School Shootings and our Cultural Divide

posted June 11, 2018

Last Thursday at 2:15pm, I was bringing my son back to his school, as usual, after his violin lesson. Because of heightened security, because of school shootings, one now has to ring the doorbell of every elementary and middle school and be seen via camera before one is admitted. The rule is not to let in the person behind you, but most flaunt that. Running to catch the opened door behind me on Thursday was a young white man–most likely the father of a kindergartener, but in this era, one can’t be too sure. Still, I held the door for him. I immediately had the thought, “He might be a shooter.” I hate that I have that thought.

Forty-five minutes later, in line at the food co-op, I got a call from the school system. When I heard a recorded voice, I hung up. I was in a hurry, and I needed to get home to meet my other child to take her to her violin lesson.(Thursdays are violin 24/7 for Duffields).  Only when I got home, she wasn’t there. I gathered her violin, viola and books, my heart beating a little too hard. She is never late. She bikes home from school every day–it takes her only twenty minutes. She should be here by now.

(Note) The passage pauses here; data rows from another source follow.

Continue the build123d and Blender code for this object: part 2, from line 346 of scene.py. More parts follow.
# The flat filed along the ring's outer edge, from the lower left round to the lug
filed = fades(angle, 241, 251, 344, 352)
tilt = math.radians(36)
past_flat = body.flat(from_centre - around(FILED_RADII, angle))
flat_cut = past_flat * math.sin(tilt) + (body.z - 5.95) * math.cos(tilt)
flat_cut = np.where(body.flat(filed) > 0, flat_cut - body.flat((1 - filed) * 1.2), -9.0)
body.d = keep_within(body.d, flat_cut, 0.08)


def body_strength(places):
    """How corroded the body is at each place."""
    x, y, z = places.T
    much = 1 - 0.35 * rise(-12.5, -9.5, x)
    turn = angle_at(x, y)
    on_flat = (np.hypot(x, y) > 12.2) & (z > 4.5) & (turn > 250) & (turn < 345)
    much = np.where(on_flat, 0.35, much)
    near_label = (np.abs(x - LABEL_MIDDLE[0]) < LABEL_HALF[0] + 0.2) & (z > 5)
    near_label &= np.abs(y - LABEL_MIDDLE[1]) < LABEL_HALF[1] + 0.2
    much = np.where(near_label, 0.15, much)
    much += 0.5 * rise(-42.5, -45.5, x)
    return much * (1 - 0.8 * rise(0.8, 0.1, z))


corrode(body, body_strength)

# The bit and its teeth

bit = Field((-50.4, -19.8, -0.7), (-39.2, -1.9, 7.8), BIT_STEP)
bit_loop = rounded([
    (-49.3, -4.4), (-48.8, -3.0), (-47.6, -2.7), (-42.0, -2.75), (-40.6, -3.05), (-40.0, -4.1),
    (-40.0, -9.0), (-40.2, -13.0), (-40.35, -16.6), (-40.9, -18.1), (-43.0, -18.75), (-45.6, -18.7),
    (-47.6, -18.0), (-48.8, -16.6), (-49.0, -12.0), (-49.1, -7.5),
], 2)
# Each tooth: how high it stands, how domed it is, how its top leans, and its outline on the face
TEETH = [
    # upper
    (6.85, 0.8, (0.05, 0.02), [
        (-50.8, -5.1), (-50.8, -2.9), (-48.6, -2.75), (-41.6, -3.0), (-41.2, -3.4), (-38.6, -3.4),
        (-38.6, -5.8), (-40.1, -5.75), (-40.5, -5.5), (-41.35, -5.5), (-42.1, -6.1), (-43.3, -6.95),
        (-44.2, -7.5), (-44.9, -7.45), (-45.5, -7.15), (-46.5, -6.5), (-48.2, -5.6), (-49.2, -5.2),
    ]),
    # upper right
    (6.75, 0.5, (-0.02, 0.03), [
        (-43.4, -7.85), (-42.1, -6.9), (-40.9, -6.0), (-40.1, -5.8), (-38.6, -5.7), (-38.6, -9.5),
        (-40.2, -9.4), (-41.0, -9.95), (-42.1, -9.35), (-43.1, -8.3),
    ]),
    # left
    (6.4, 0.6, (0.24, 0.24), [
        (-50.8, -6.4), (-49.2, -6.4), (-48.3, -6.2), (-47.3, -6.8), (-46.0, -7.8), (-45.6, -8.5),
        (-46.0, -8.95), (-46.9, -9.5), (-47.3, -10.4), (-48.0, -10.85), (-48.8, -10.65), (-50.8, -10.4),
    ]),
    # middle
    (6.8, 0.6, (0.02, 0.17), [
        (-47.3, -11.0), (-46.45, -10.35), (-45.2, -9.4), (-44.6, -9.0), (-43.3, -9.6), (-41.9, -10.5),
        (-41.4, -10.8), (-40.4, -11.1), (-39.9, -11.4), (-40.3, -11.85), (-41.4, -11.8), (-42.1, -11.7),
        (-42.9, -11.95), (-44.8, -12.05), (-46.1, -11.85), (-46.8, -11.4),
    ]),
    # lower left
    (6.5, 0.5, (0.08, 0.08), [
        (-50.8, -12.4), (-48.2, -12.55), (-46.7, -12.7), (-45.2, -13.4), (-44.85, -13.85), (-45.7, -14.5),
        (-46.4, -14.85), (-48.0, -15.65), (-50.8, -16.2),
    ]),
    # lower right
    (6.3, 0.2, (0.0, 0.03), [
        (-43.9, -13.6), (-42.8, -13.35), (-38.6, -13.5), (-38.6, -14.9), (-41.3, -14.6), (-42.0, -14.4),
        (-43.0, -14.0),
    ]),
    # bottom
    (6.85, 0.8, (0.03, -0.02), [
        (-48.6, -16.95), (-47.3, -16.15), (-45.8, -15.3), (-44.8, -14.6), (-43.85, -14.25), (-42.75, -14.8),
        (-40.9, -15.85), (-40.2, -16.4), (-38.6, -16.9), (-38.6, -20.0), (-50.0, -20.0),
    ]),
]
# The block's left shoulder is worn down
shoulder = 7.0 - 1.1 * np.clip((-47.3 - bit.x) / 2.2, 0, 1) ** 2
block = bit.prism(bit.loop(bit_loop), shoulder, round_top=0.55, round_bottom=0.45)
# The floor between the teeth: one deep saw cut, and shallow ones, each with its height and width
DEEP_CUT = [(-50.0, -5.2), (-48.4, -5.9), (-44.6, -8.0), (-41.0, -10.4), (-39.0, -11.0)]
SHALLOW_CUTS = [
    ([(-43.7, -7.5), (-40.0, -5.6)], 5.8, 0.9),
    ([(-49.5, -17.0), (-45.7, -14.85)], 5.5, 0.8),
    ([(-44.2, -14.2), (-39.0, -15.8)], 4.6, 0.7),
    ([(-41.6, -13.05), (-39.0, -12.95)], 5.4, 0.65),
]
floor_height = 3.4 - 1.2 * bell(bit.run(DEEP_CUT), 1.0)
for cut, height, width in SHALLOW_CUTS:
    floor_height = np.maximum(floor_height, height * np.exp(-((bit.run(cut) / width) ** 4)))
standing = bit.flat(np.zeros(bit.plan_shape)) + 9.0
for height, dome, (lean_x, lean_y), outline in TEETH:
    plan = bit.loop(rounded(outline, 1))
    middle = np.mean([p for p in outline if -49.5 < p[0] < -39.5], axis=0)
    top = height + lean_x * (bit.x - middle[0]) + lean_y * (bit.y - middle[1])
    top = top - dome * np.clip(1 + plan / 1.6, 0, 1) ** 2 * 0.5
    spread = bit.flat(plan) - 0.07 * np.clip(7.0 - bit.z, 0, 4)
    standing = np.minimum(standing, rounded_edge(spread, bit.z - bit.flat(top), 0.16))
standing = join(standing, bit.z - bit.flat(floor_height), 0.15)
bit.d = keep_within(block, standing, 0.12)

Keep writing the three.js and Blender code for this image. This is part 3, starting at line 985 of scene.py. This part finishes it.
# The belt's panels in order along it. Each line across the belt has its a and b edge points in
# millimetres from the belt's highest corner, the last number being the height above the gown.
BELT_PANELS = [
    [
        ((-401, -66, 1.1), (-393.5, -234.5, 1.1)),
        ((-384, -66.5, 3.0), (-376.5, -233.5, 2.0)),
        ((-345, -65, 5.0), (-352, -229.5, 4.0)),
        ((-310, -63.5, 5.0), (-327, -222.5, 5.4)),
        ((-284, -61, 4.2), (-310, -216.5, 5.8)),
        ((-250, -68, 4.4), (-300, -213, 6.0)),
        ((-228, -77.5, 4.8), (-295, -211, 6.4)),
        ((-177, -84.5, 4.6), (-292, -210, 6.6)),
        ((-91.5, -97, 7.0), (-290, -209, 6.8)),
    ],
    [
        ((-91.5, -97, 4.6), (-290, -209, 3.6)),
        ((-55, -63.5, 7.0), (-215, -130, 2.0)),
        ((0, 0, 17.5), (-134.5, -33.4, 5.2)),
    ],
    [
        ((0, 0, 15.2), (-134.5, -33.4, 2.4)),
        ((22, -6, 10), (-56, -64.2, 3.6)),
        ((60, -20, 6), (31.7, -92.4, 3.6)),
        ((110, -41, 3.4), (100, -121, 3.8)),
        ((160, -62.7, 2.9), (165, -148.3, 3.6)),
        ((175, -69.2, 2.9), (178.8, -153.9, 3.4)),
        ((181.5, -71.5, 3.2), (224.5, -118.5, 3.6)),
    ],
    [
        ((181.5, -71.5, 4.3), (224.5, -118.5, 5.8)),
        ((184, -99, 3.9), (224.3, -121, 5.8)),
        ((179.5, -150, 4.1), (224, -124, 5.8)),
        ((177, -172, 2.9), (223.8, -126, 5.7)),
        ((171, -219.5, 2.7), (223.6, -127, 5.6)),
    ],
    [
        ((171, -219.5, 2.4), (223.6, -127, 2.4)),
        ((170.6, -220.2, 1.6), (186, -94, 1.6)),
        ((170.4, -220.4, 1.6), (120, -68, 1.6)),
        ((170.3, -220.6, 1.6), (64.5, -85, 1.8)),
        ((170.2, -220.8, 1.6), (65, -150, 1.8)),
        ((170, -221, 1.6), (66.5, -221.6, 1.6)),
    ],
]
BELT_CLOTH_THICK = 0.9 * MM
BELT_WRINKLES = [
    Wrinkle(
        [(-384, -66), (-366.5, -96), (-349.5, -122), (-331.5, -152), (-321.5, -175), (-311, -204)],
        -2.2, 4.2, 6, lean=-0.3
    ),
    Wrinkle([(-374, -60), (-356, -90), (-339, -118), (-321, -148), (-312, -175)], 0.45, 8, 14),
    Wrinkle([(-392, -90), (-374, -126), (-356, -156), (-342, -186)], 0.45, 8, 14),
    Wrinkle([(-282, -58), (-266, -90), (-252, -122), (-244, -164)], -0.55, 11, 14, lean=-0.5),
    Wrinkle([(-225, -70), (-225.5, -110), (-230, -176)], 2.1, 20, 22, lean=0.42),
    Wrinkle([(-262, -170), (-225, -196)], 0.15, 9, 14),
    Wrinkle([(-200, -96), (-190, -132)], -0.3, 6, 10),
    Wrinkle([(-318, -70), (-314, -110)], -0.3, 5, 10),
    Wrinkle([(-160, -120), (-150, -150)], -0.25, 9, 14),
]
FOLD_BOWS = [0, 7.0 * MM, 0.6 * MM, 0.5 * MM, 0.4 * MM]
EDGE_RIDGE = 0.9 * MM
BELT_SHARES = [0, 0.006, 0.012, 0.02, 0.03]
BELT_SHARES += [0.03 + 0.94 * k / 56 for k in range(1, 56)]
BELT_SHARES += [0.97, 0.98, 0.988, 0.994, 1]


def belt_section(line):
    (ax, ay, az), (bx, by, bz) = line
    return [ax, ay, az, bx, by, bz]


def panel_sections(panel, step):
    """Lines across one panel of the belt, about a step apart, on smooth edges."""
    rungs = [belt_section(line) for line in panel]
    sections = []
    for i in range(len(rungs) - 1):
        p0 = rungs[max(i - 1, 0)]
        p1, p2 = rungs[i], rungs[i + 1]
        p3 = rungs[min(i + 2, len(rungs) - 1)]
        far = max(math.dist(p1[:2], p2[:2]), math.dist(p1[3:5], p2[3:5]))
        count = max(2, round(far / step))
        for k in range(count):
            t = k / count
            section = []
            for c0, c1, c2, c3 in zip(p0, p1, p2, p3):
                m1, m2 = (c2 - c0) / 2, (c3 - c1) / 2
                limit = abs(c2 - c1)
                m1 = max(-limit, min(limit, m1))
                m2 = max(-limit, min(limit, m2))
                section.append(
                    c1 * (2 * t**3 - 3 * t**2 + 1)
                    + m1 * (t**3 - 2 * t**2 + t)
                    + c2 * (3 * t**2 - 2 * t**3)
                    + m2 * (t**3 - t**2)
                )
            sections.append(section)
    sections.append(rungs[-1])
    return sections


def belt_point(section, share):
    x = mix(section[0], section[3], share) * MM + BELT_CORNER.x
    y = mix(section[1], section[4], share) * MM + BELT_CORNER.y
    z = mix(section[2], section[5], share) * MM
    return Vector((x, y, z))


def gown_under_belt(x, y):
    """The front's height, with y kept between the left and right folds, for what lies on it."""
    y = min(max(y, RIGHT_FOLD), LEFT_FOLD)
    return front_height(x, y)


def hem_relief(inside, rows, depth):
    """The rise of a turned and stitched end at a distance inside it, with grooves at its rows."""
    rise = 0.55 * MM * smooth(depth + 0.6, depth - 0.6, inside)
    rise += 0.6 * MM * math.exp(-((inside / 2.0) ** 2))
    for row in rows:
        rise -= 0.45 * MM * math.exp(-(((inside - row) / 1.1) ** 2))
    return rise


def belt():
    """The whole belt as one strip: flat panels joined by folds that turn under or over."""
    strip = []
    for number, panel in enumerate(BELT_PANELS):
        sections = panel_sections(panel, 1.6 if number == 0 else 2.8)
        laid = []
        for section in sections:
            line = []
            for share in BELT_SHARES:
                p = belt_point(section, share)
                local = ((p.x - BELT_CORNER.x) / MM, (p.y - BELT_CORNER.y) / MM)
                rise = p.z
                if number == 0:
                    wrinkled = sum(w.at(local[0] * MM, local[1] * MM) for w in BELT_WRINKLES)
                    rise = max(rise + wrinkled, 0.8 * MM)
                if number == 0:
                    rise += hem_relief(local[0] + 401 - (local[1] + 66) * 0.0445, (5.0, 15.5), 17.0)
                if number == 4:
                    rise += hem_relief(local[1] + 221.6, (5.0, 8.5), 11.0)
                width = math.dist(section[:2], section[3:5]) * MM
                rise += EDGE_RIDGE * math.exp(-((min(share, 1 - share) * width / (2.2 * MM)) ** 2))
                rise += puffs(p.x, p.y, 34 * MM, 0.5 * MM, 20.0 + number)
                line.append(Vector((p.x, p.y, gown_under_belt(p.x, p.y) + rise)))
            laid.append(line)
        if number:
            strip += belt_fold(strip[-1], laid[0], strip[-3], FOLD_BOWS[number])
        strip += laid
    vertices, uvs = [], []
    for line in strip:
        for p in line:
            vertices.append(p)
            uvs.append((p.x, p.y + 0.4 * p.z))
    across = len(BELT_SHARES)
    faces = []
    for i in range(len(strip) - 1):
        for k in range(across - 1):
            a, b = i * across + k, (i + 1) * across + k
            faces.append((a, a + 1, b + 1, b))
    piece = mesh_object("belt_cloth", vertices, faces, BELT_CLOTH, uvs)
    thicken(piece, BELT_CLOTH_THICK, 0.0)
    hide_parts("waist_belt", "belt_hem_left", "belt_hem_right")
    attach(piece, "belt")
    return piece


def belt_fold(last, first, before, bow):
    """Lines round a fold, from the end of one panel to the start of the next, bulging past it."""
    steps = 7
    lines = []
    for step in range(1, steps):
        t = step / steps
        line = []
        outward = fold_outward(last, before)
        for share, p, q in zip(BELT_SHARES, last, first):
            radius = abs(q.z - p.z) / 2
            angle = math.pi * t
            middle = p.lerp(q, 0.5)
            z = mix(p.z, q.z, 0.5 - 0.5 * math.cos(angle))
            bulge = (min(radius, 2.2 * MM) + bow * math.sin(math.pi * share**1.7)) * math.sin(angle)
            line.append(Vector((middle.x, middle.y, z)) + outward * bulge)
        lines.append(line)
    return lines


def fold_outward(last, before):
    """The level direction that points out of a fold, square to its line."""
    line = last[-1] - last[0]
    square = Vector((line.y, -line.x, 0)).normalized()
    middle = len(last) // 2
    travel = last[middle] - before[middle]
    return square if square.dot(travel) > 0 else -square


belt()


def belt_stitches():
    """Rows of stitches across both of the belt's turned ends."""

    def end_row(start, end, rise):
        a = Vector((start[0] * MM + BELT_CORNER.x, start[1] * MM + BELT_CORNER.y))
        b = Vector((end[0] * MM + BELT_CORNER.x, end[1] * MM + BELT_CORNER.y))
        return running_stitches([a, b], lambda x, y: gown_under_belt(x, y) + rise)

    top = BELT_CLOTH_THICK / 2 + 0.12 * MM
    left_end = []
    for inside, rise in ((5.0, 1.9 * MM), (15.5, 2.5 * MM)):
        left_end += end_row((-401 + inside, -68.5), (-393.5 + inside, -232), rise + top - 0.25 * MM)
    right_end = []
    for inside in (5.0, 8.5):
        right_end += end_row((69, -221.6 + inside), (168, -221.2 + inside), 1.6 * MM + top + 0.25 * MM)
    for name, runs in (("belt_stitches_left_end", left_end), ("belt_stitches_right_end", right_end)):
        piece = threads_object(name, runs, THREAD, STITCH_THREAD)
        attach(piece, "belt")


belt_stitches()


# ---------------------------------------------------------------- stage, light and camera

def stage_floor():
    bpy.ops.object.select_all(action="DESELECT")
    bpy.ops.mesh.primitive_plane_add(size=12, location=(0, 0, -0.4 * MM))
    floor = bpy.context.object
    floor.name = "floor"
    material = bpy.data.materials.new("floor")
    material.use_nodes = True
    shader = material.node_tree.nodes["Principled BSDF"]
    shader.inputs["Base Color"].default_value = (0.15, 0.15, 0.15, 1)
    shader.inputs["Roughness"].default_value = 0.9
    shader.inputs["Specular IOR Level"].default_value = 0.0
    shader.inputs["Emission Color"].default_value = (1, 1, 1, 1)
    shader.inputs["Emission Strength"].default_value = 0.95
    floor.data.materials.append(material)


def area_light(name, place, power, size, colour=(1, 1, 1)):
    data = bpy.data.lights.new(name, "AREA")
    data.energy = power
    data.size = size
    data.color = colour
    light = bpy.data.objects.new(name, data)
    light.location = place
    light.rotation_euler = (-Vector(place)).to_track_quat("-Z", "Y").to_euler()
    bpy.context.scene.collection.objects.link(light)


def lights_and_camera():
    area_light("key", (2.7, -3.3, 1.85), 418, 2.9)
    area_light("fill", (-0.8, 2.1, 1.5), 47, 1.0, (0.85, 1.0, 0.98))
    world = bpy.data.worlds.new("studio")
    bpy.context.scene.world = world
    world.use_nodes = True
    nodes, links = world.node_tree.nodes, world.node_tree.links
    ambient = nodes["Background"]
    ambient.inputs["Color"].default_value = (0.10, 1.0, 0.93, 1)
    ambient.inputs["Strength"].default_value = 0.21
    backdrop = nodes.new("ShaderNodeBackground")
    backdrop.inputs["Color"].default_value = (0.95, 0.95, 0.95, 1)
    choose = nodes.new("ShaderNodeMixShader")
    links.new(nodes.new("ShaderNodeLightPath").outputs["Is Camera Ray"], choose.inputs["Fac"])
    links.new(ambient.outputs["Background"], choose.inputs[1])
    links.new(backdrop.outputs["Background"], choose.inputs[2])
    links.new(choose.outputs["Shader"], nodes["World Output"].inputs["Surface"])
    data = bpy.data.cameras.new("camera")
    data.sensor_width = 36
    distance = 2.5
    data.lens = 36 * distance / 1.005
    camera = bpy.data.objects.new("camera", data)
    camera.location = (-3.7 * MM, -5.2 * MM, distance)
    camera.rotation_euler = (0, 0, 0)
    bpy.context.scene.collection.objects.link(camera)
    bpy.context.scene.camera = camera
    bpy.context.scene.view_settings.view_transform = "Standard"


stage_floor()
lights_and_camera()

I put the instruments and books in the van and walked out to the street, craning my neck to see if she and her friend were rounding the corner. No sign of them. I called her friend’s mother. “You didn’t get the robo call?” she said, her voice shaky. “The school’s on lockdown.”

These are words you never want to hear. There was, she said, a young man in the parking lot with guns. The entire Northampton police force was at the school. The kids would be released from their barricaded classrooms when there was no longer a threat. I sank down on my porch steps and waited.

Unlike way too many parents, I didn’t have to suffer long. Her little face under her bike helmet appeared, brave but pale, and I threw my arms around her. She wanted to go to violin but not to soccer. She wanted to stay close to me. I kept her near until I learned that, apparently, the man with the guns in his trunk was not devious, just dumb, and probably high. The rifles were pellet guns, and he had eleven ounces of marijuana in his possession. He was meeting up with a friend and foolishly chose the JFK parking lot. More foolishly still, to bide the time, he opened the truck and began assembling his rifles.

For my birthday, my Wednesday evening writing group gave me former White House photographer’s Pete Souza’s beautiful coffee table book of his photos of Obama’s eight years in office. It is almost physically painful to look at these beautiful images. The humanity, humor, dignity, gravitas in that man are unparalleled in any elected leader in my lifetime. His wife and daughters seem like family to me, even though I have never met them. I prayed for them for eight years and more. I celebrated their victories and mourned their losses. And as I gaze at the book, I just don’t understand how anyone could possibly dislike the Obamas, or even find fault with them. And notice, I haven’t even mentioned one of the many policy decisions the man made, most of which I agreed with.

But this is exactly the problem. I deify the Obamas. Someone else thinks Trump walks on water. I don’t get it, I don’t understand. They don’t understand me. It’s like we’re living in parallel realities, as though the exact same events appear in mirror image to each of us. And so–knowing almost nothing about the 27-year-old playing with pellet guns in my kid’s school’s parking lot–I wonder if he just doesn’t think the thought, “Oh, they might think I am a school shooter, so I better not pull a gun out on  school property.” Maybe the news he listens to never mentions school shooters, except in the context of an argument that the solution to this problem is for teachers to pack heat. In my world, school shooters loom large. In the Trump voter’s, a Big Brother-style government that will take away their guns looms large. Fear of being displaced by women, African-Americans and foreigners looms large.

At our Nields show at Kripalu on Saturday night, I told the story. Afterwards, a woman approached me and told me that her wife, a lifelong teacher/administrator in the Maryland school district had lived through a school shooting in Baltimore, in which two people were killed. She was in lockdown for three hours with her kids. This was years ago, and they are still all dealing with the trauma. “You never get over it,” the woman said. “You never forget.”

What do we do with this story? What do we as parents of these kids do, knowing that there is a chance they have been forever changed? What do we do with the fact that there was no “real” threat? What do we do with the knowledge that school shootings are indeed on the rise and they can happen anywhere? What do we do with the cultural divide? My heart is open and aching and I am looking for answers.